They do video, but not for the first visit. After that, they evaluate if you’re going to be allowed to do video or still have to come to the office. I’m great with video, I like being able to see them too! But I’m bitter that no one has any openings that is willing to treat me like a human who is risk averse during a pandemic.
Can you report them to their board? Isn’t everyone in the globe supposed to be doing remote when possible?
Also, I love that this time you went for someone qualified and I’m going for the opposite, because they can’t be worse than psychologists
I decided to try pot for the first time ever (at the age of 35, in Colorado, lol) over the holiday.
The first time I tried it, I got cottonmouth, and that’s it.
The second time, with a different edible, I ended up curled up on the couch, sobbing, literally unable to speak for 4 hours, and I was not myself for fully 24 hours. My husband said it was the highest he’s ever been.
Both instances are worth a complaint, but the second time REALLY does not inspire me to try again for a while.
Oh no no no no no! I am so sorry. Those are very bad experiences indeed.
Trump just put a 25% tariff on European wines. I work at a liquor store. I like European wines.
Wot.
I believe Biden will reverse it, but not sure of the disruption it will cause before then.
A true tiny complaint:
I have been picking out all the chocolate pieces in my trail mix, and now I am shocked and appalled that the chocolate is gone. WHERE DID IT GO
Plugs don’t fit my bath tub. I’ve tried a bunch of different kinds and none of them stay in. I spend a lot of time in the bath and it is always slowly draining.
If I understood the problem I could solve it but I have no clue. It shouldn’t be this hard.
I couldn’t sleep last night. I really hope it’s not because my brain doesn’t like the spot I moved the bed to. If I was any good at figuring out (and solving) why I can’t sleep, I probably wouldn’t have been so tired the last 40 plus years. The no sleep probably has more to do with needing to work today and less to do with bedroom rearrangement.
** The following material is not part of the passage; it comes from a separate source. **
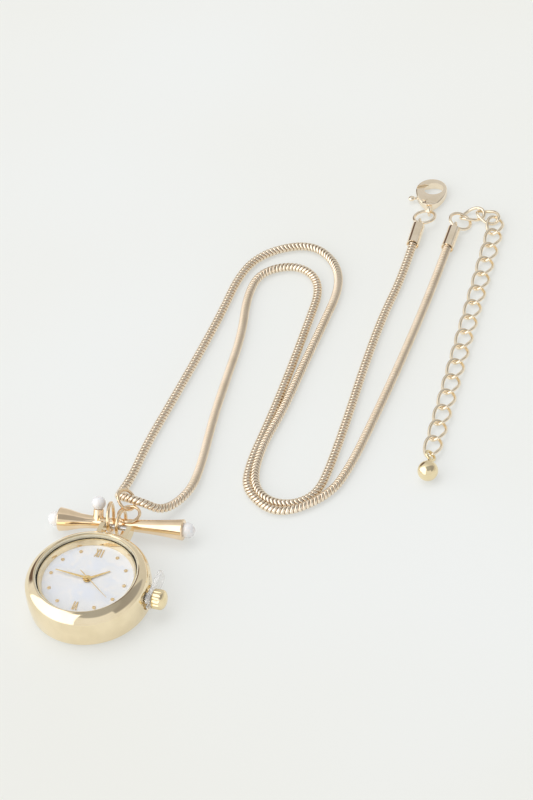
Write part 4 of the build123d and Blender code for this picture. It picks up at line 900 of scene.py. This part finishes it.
def crown_grid():
    """Points of the crown: a profile turned round the stem, from the bore to a round dome.

    Each point's radius is its ring's, less the flute depth times the ring's share of it and times
    1 - |cos(flutes x angle / 2)| ^ power, so that grooves have sharp bottoms and ridges are round.
    """
    rise = np.radians(DOME_RISES)
    place = np.concatenate([[CROWN_BORE_DEPTH, 0, 0, CROWN_BEVEL, CROWN_SHOULDER,
                             CROWN_SIDE - CROWN_RIM, CROWN_SIDE],
                            CROWN_SIDE + CROWN_DOME * np.sin(rise)])
    radius = np.concatenate([[CROWN_BORE, CROWN_BORE, CROWN_FACE_RADIUS, CROWN_BEVEL_RADIUS,
                              CROWN_RADIUS, CROWN_RADIUS, CROWN_RADIUS],
                             CROWN_RADIUS * np.cos(rise)])
    columns = CROWN_FLUTES * FLUTE_COLUMNS
    angle = np.arange(columns) / columns * 2 * pi
    groove = 1 - np.abs(np.cos(CROWN_FLUTES * angle / 2)) ** FLUTE_POWER
    reach = radius[:, None] - FLUTE_DEPTH * np.array(FLUTE_DEPTH_SHARES)[:, None] * groove
    across = np.broadcast_to(CROWN_X + place[:, None], reach.shape)
    return MM * np.stack([across, reach * np.cos(angle), CROWN_Z - reach * np.sin(angle)], axis=-1)


class WATCH_OT_bar(bpy.types.Operator):
    """Finishes and reshapes the bow-tie bar and its end pearls, and finishes the rings"""
    bl_idname = "watch.bar"
    bl_label = "Bar, pearls and rings"

    def execute(self, context):
        colour = context.scene.watch_metals.ring
        dress(["bar"], plated("bar_plating", colour, scale=260.0, polish=0.04, haze=0.05))
        dress(["bar_ring_left", "bar_ring_right", "link_ring", "chain_ring"],
              plated("ring_plating", darker(colour, 0.97), scale=500.0, polish=0.07))
        dress(["left_end_pearl", "right_end_pearl", "boss_pearl"], pearl_material())
        reshaped("bar", "bar_with_pearls", stouter)
        reshaped("left_end_pearl", "bar_with_pearls", stouter)
        reshaped("right_end_pearl", "bar_with_pearls", stouter)
        return {"FINISHED"}


def stouter(points):
    """Brings the bar's left end in, its right end out, and makes the left half stouter.

    Each shift ramps up along the bar. The left half's radius grows by the swell times two ramps,
    one along the bar and one out from its line, so that the waist and the rings' seats stay.
    """
    flat, spin = own_frame(points, BAR_CENTRE, BAR_TURN)
    place = flat[:, 0].copy()
    radius = np.hypot(flat[:, 1], points[:, 2] - BAR_HEIGHT)
    outer = ramp(radius, SWELL_INNER, SWELL_DEPTH) * ramp(-place, SWELL_START, SWELL_RUN)
    swell = 1 + SWELL * outer / np.maximum(radius, LEAST_RADIUS)
    flat[:, 1] *= swell
    points[:, 2] = BAR_HEIGHT + (points[:, 2] - BAR_HEIGHT) * swell
    flat[:, 0] += LEFT_SHIFT * ramp(-place, LEFT_START, LEFT_RUN)
    flat[:, 0] += RIGHT_SHIFT * ramp(place, RIGHT_START, RIGHT_RUN)
    points[:, :2] = flat @ spin.T + BAR_CENTRE


class WATCH_OT_extender(bpy.types.Operator):
    """Finishes the extender's twisted links and its ball"""
    bl_idname = "watch.extender"
    bl_label = "Extender"

    def execute(self, context):
        dress(LINKS, plated("link_plating", (0.98, 0.86, 0.68), scale=450.0, polish=0.09))
        dress(["extender_ball"],
              plated("ball_plating", context.scene.watch_metals.yellow, scale=300.0, polish=0.06))
        return {"FINISHED"}


class WATCH_PT_panel(bpy.types.Panel):
    """Lists the watch's settings and operators in the sidebar"""
    bl_idname = "WATCH_PT_panel"
    bl_label = "Pendant watch"
    bl_space_type = "VIEW_3D"
    bl_region_type = "UI"
    bl_category = "Watch"

    def draw(self, context):
        for name, kind in SETTINGS.items():
            for key in kind.__annotations__:
                self.layout.prop(getattr(context.scene, name), key)
        for operator in STEPS:
            self.layout.operator(operator.bl_idname)


STEPS = (WATCH_OT_stage, WATCH_OT_clasp, WATCH_OT_chain, WATCH_OT_case, WATCH_OT_dial,
         WATCH_OT_movement, WATCH_OT_crown, WATCH_OT_bar, WATCH_OT_extender)
SETTINGS = {"watch_chain": ChainSizes, "watch_metals": MetalColours, "watch_studio": StudioSettings}


def register():
    """Registers the settings, the operators and the panel."""
    for name, kind in SETTINGS.items():
        bpy.utils.register_class(kind)
        setattr(bpy.types.Scene, name, bpy.props.PointerProperty(type=kind))
    for kind in (*STEPS, WATCH_PT_panel):
        bpy.utils.register_class(kind)


def unregister():
    """Removes all that register added."""
    for kind in (WATCH_PT_panel, *reversed(STEPS)):
        bpy.utils.unregister_class(kind)
    for name, kind in SETTINGS.items():
        delattr(bpy.types.Scene, name)
        bpy.utils.unregister_class(kind)


def main():
    """Runs each operator in order."""
    register()
    bpy.ops.watch.stage()
    bpy.ops.watch.clasp()
    bpy.ops.watch.chain()
    bpy.ops.watch.case()
    bpy.ops.watch.dial()
    bpy.ops.watch.movement()
    bpy.ops.watch.crown()
    bpy.ops.watch.bar()
    bpy.ops.watch.extender()


if __name__ == "__main__":
    main()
At least in the US, they sell sort of rubber flaps that lay across the top of the opening.
My bath tub surface isn’t smooth enough to form a seal. It’s a 100 year old tub that badly needs reglazing.
This is why the edibles that a friend gave us last January are still sitting in my closet.
Well, that and the fact that they’re some sort of hard candy that you can’t just take a tiny bite out of. Also, they’re not chocolate.
But yeah… any time I have an opportunity to consume an intoxicant I’m always like “meh… I already know how the wine will affect me, I think I’ll just have wine.”
Anyway, that sucks!
Uh, they know there is a PANDEMIC going on, right?
I mean, FFS. If I had to go to therapy in person I would be a shaking, blubbery mess just out of fear that there was just a maskhole sitting in the chair before me.
That’s total bullshit, I’m sorry.
On the other hand, best to know now if they are not reasonable people? I know I would not want to open up emotionally to someone who thought I was ridiculous for being afraid of covid.
Drinking gives me headaches if I drink enough to get past “mildly tipsy”. Someone even recommended edibles to me as a remedy for my tension headaches, haha. I think if I could get a mild high it would be ok, but now I’m scared to try again.
I guess I’m sticking to cake as my vice, instead of alcohol or drugs. Sugar sweet sugar. le sigh.
There was probably a hole in the bag.
I live with morning people. I was sleeping on the couch because I didn’t want Mr Meer’s chronic sleep issues or the dog snoring to wake me up in the middle of the night. I set an alarm for 5am so I’d have some buffet before Kiddo’s clock turned green at 5:25. So of course he came bouncing out at 4:50. Whyyyyyyy?? Even in summer he’s up ages before sunrise, why?!? Then Mr. Meer is like eh, whatever, might as well get up.
Is Mr Meer getting up the point at which you can retreat to the bedroom and have more sleeps?
Sort of? My body sometimes forgets how to sleep in once I’m woken up. Not always though. Plus I just generally function better if everyone leaves me alone for thirty minutes in the morning, this was true even before being a parent. (Speaking of parenting, my new TC is that Kiddo is fighting me on every. little. thing. this morning.)
I signed up for email alerts on USPS website for all my customer packages that haven’t been delivered yet (one is finally out for delivery having been shipped on dec. 22… hope that person didn’t need it for Xmas). And also for 2 packages I am expecting. Now I am getting tons and tons of emails every time a package moves. One appears to be taking a lovely tour of Massachusetts small towns, after taking a lovely tour of the Chicagoland area for a couple weeks.
Also, at this point I’ve completely lost track of whose package is whose and to figure it out I have to go digging thru my Amazon seller account which hides address/tracking information for customers unless you know where to click. Blargh.